По окончании войны его сразу демобилизовали, и он вернулся в институт. Он так прочно все забыл, что пошел на второй, а не на третий курс. Трудная, в отвычку, учеба, болезнь и смерть матери, студенческая нужда привыкшего к армейской сытости и обеспеченности человека. Тишинский рынок, где с плеч загонялась полученная по ордеру женская шуба, практика, поездки в колхоз на картошку, библиотека, зачеты, экзамены, вечные поиски заработка и, в общем, при всех бытовых сложностях, отличнейшая и не дающая опомниться институтская жизнь позволила затянуться ранам и потускнеть воспоминаниям, в том числе и дорогим.
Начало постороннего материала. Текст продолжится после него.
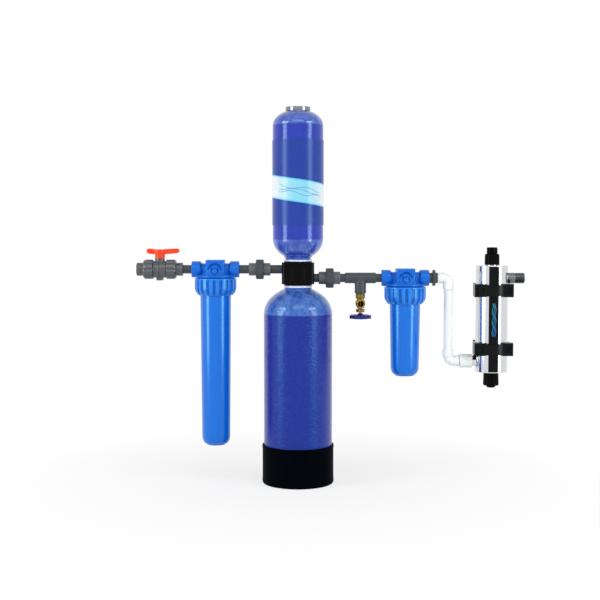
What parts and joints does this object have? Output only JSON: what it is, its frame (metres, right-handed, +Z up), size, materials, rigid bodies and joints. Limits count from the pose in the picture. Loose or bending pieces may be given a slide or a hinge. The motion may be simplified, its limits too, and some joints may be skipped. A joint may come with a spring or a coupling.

Что же, он совсем забыл Таню и никогда не мелькало в нем желание увидеть ее? Мелькало, да и не только мелькало, иной раз прямо за горло брало… Но притащиться к ней полуголодным студентом не первой молодости, донашивающим старый китель? Нет! В третий раз — он же верил в магию чисел — надо явиться к ней на белом коне удачи. Но до удачи путь долог, и платить за нее слишком дорого. К середине жизненного пути, когда окончательно формируется личность и определяется судьба, человек вообще отметает все расслабляющее, тянущее его в сторону от поставленной цели — если, конечно, есть цель, — наиболее далеко отступает от детства и юности, от своих добрых истоков. Вот тогда он и докатился до того, что память о Тане стал считать памятью мнимой.